Difficult Coalition Negotiations Ahead
In any case, even with the powerful finance ministry seat now open to the Free Democrats, the coalition talks will still be exceedingly complex. Merkel will need considerable tact in particular to meet the CSU demands for a clear rightward tilt to blunt any further inroads by the AfD in Bavaria. That will mean an extremely delicate balancing act in also keeping the Greens on board.
Merkel, and her chief of staff Peter Altmaier will be meeting CSU head Horst Seehofer for a first round of discussions on October 8, though negotiations are not expected to gather momentum until after an October 15 state election in Lower Saxony, which is currently ruled in a Social Democrat-led coalition with the Greens.

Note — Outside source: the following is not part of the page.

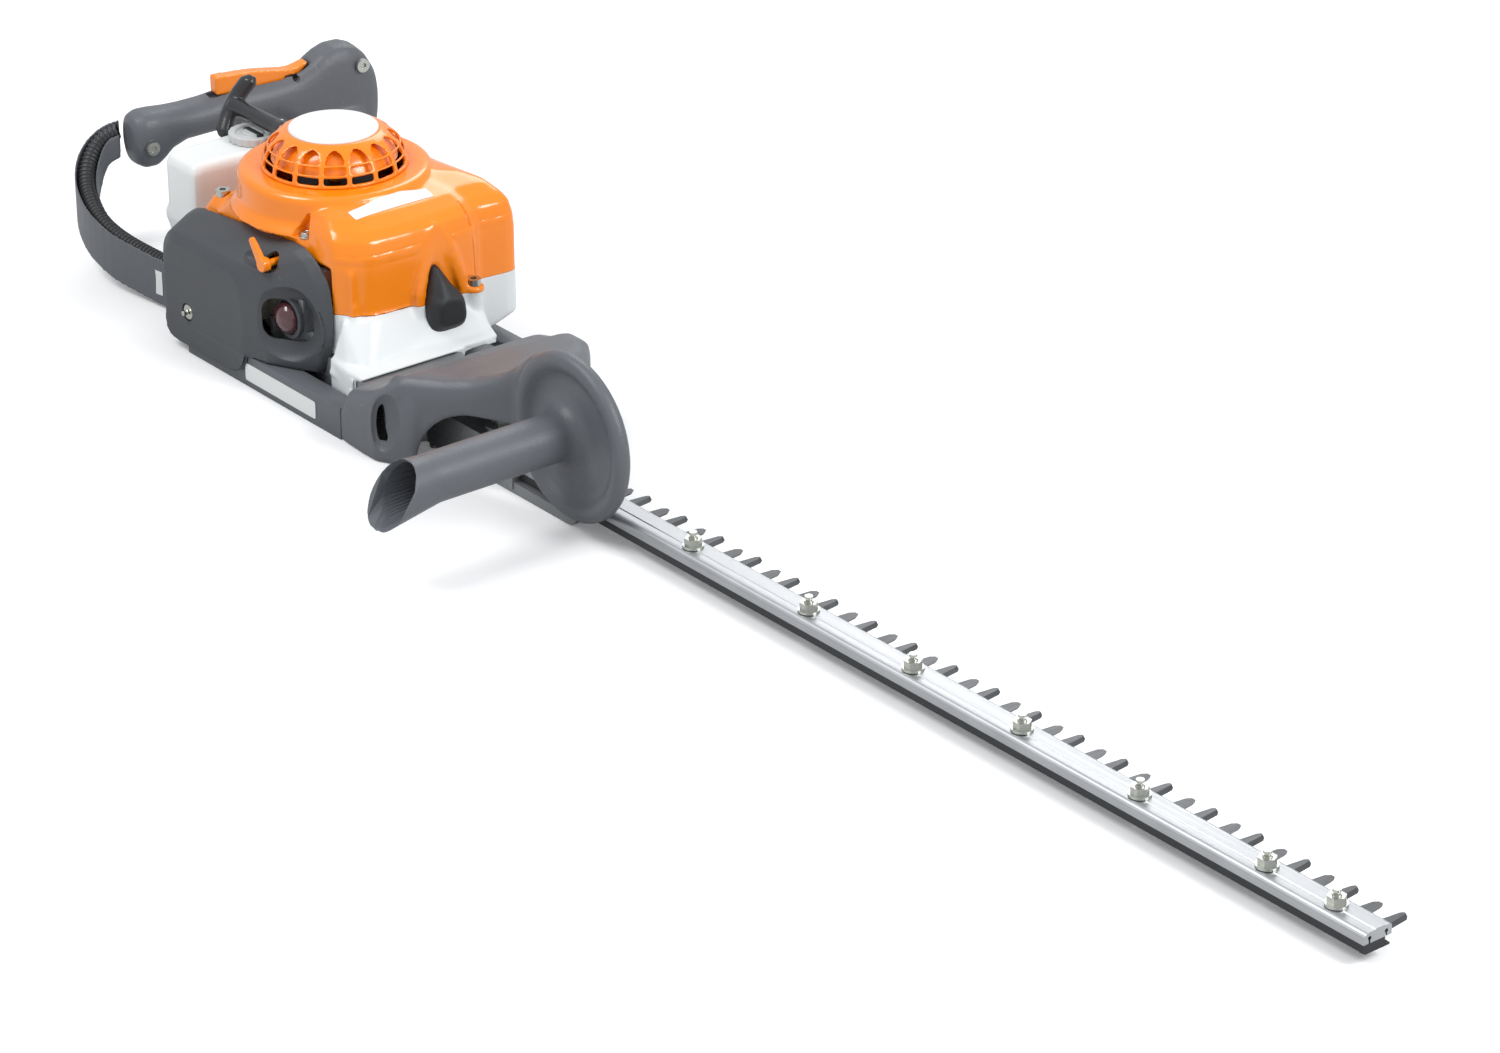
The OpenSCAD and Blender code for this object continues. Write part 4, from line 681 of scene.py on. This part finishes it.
# ---------------------------------------------------------------- fuel tank
# Blow-moulded polyethylene, milky and slightly see-through, with soft edges and a waist. A light
# grey ribbed cap with a dark rubber wing screws on its neck.
tank_milk = moulded("tank_milk", (0.80, 0.82, 0.81), 0.38, grain=1500, coat=0.15)
milk = tank_milk.node_tree.nodes["Principled BSDF"]
milk.inputs["Subsurface Weight"].default_value = 0.35
milk.inputs["Subsurface Radius"].default_value = (0.9, 0.9, 0.85)
milk.inputs["Subsurface Scale"].default_value = 0.006
tank = blow(weld("tank_form", "fuel_tank"), 1.2, 8)
apply(tank, "DECIMATE", ratio=0.5)
settle(tank, "milky_tank", tank_milk)
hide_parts("fuel_tank")
cap = blow(weld("cap_form", "fuel_cap"), 0.6, 2)
apply(cap, "DECIMATE", ratio=0.5)
cap_grey = moulded("cap_grey", (0.55, 0.57, 0.57), 0.40, grain=1500)
settle(cap, "ribbed_cap", cap_grey, "cap")
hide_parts("fuel_cap")
wing = bar((-144, 19.5, 112.5), (-124, 24.5, 116.2), round_by=1.2)
settle(wing, "cap_wing", rubber, "cap")

# ---------------------------------------------------------------- starter handle
# Glossy black T grip, moulded over the end of the starter's rope. Its bar is bent like a bow and
# swells towards rounded ends.
tee = blow(weld("tee_form", "starter_handle"), 0.8, 6)
apply(tee, "DISPLACE", strength=0.7 * mm, mid_level=0)
tee_black = moulded("tee_black", (0.022, 0.022, 0.025), 0.30, coat=0.2)
settle(tee, "tee_grip", tee_black, "starter")
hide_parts("starter_handle")

# ---------------------------------------------------------------- frame, bow and handles
# Dark grey glass-filled nylon, screwed together through the rails. The bow that carries the hose, the
# front handle with its hand-stop disc and flared grip, and the rear handle are thick mouldings with
# generous fillets. The lockout and the trigger hang on one end of the rear handle.
grip_x, grip_z = 323, 66
grip_way = (0, -1, -0.06)
dimple_x, dimple_z = 177, 32
rear_x, rear_y, rear_turn = -243 * mm, -5 * mm, math.radians(-6.3)
frame_grey = sanded("frame_grey", (0.118, 0.125, 0.138), 0.40)
for name in ("near_rail", "far_rail"):
    rail = weld(name + "_form", name)
    apply(rail, "BEVEL", width=1.4 * mm, segments=3, limit_method="ANGLE", angle_limit=math.radians(40))
    bpy.ops.object.shade_smooth_by_angle(angle=math.radians(35))
    settle(rail, name + "_moulding", frame_grey)
    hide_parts(name)

bow = blow(weld("bow_form", "rear_bow"), 0.95, 4)
apply(bow, "DECIMATE", ratio=0.5)
settle(bow, "hose_bow", frame_grey)
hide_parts("rear_bow")

front = weld("front_form", "front_handle", "front_grip")
# place of the near leg's skin, where a dimple is sunk into a thickened wall
leg = front.ray_cast(Vector((dimple_x, -150, dimple_z)) * mm, Vector((0, 1, 0)))[1].y / mm
add(front, rod((grip_x, -152, grip_z), 16.3, 46, grip_way, end=21.5),
    ball((dimple_x, leg + 8, dimple_z), (19, 7.5, 31)))
blow(front, 1.4, 6)
# the grip's open mouth is cut aslant, and its bore widens towards the mouth
mouth = bar((-60, -80, -90), (60, 0, 90))
mouth.data.transform(Matrix.Translation((grip_x * mm, -181 * mm, grip_z * mm))
                     @ Matrix.Rotation(math.radians(-33), 4, "X"))
cut(front, rod((grip_x, -64, grip_z), 13.4, 120, (0, -1, 0)),
    rod((grip_x, -148, grip_z), 13.2, 56, grip_way, end=20.5), mouth,
    ball((dimple_x, leg - 6, dimple_z), (14, 8, 25), (0, 14, 0)))
apply(front, "SMOOTH", factor=0.5, iterations=3)
apply(front, "DECIMATE", ratio=0.6)
settle(front, "front_handle_and_disc", frame_grey)
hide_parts("front_handle", "front_grip")

rear = blow(weld("rear_form", "rear_handle", "rear_arm"), 1.2, 8)
apply(rear, "DECIMATE", ratio=0.6)
settle(rear, "rear_handle_moulding", frame_grey)
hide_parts("rear_handle", "rear_arm")

# the blade is cut 14 mm wide, and the underside of its far end is cut away
lever = weld("lockout_form", "lockout_lever")
blade_place = Matrix.Translation((rear_x, rear_y, 0)) @ Matrix.Rotation(rear_turn, 4, "Z")
for low, high in (((-19, 0, 90), (-7, 160, 130)),
                  ((7, 0, 90), (19, 160, 130)),
                  ((-8, 117, 90), (8, 160, 108.4))):
    block = bar(low, high)
    block.data.transform(blade_place)
    cut(lever, block)
blow(lever, 0.7, 4)
settle(lever, "lockout_blade", orange, "lockout")
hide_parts("lockout_lever")
trigger = blow(weld("trigger_form", "throttle_trigger"), 0.7, 4)
settle(trigger, "trigger_blade", tee_black, "trigger")
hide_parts("throttle_trigger")

# ---------------------------------------------------------------- corrugated hose of the throttle cable
# Black nylon convoluted tube. It comes out below the filter, lies in the groove of the rear bow
# and ends in the collar of the rear handle. One ring is modelled and repeated along the route.
hose_r = 6.0 * mm
hose_pitch = 3.3 * mm
hose_sides = 20
hose_route = [
    (23, -67, 30.5), (8, -67, 30.5), (-16, -67, 30.5), (-48, -66, 30.5), (-76, -60, 30.5),
    (-100.4, -48.6, 30.5), (-117.5, -49, 30.5), (-136, -50.6, 31), (-155.3, -53.6, 32.5),
    (-179, -57.6, 35.2), (-200.5, -59.5, 39.1), (-218, -58.6, 44), (-232.3, -55.5, 48.9),
    (-243.2, -51.5, 54.1), (-250.4, -47.5, 59.5), (-255.5, -42.9, 65.2), (-258.9, -38, 70.7),
    (-260.6, -32.8, 76), (-260.5, -27.3, 80.9), (-258.5, -21.5, 85), (-254.3, -14.8, 88)]
hose_black = moulded("hose_black", (0.030, 0.031, 0.034), 0.42, grain=1500)
bpy.ops.curve.primitive_nurbs_path_add(location=(0, 0, 0))
route = bpy.context.object
spline = route.data.splines[0]
spline.points.add(len(hose_route) - len(spline.points))
for point, place in zip(spline.points, hose_route):
    point.co = tuple(c * mm for c in place) + (1,)
spline.order_u = 3
spline.use_endpoint_u = True
route.data.resolution_u = 8
route.data.use_path = True
# one ring: how far along its pitch, and the share of the radius there
hose_rows = [(0.0, 0.84), (0.18, 0.86), (0.34, 1.0), (0.66, 1.0), (0.82, 0.86), (1.0, 0.84)]
bpy.ops.mesh.primitive_grid_add(x_subdivisions=len(hose_rows) - 1, y_subdivisions=hose_sides, size=1)
hose = bpy.context.object
rows = sorted({round(v.co.x, 4) for v in hose.data.vertices})
for vertex in hose.data.vertices:
    along, share = hose_rows[rows.index(round(vertex.co.x, 4))]
    turn = 2 * math.pi * (vertex.co.y + 0.5)
    vertex.co = (along * hose_pitch, share * hose_r * math.cos(turn), share * hose_r * math.sin(turn))
length = sum((Vector(b) - Vector(a)).length for a, b in zip(hose_route, hose_route[1:])) * mm
apply(hose, "ARRAY", count=int(length / hose_pitch), use_merge_vertices=True, merge_threshold=0.0001,
      relative_offset_displace=(1, 0, 0))
apply(hose, "CURVE", object=route, deform_axis="POS_X")
apply(hose, "WELD", merge_threshold=0.00005)
bpy.data.objects.remove(route)
bpy.ops.object.mode_set(mode="EDIT")
bpy.ops.mesh.select_all(action="SELECT")
bpy.ops.mesh.normals_make_consistent(inside=False)
bpy.ops.object.mode_set(mode="OBJECT")
bpy.ops.object.shade_smooth_by_angle(angle=math.radians(50))
settle(hose, "corrugated_hose", hose_black)
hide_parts("cable_hose")

# ---------------------------------------------------------------- blank stickers
# Glossy white foil, glued on the shroud, the bow and the near rail, all bare. Each is pressed on the
# skin below it and stands off it by a hair.
foil_thickness = 0.3 * mm
foil = moulded("white_foil", (0.80, 0.81, 0.80), 0.22, depth=0.00001, coat=0.3)


def sticker(name, target, corners, axis="y", steps=24):
    """A foil between four corners in millimetres, pressed along an axis on the target's skin."""
    bpy.ops.object.select_all(action="DESELECT")
    bpy.ops.mesh.primitive_grid_add(x_subdivisions=steps, y_subdivisions=8, size=1)
    piece = bpy.context.object
    a, b, c, d = (Vector(p) * mm for p in corners)
    for vertex in piece.data.vertices:
        s, t = vertex.co.x + 0.5, vertex.co.y + 0.5
        vertex.co = (a * (1 - s) + b * s) * (1 - t) + (d * (1 - s) + c * s) * t
    down = axis == "z"
    apply(piece, "SHRINKWRAP", target=target, wrap_method="PROJECT", use_project_z=down,
          use_project_y=not down, use_negative_direction=down, use_positive_direction=not down,
          offset=foil_thickness)
    apply(piece, "SMOOTH", factor=0.5, iterations=20)
    apply(piece, "SOLIDIFY", thickness=foil_thickness, offset=0)
    bpy.ops.object.shade_smooth_by_angle(angle=math.radians(40))
    settle(piece, name, foil)


sticker("shroud_sticker", skin, [(64, -38, 150), (64, 32, 150), (77, 32, 150), (77, -38, 150)], "z")
sticker("bow_sticker", bow, [(-152, -60, 31), (-135, -60, 31), (-135, -60, 7), (-152, -60, 7)])
sticker("rail_sticker", bpy.data.objects["near_rail_moulding"],
        [(6, -86.5, 19.5), (98, -86.5, 19.5), (98, -86.5, 2.5), (6, -86.5, 2.5)])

The CSU can also hold off from making concessions in the expected months of negotiations since it retains its power in the current caretaker government until a new coalition agreement can be reached. The FDP and Greens, being on the outside, will be under the most pressure to make concessions, especially the Greens.
But the Greens also have their own internal divisions. The party leadership leading the party in the coalition talks are mostly from the party’s conservative “realo” wing. But the party’s still powerful left wing, or “fundos,” are already demanding the Green leadership hue closely to the party’s progressive policy positions, fearful too much may be ceded to Merkel for the sake of a seat at the cabinet table.
The Green rank and file, realo or fundo, would be unlikely to accept coalition terms that could be seen as a sell-out. They will insist on green ink being legible in any coalition agreement. But what that might look like with a CSU set to stress the political right wing remains to be seen.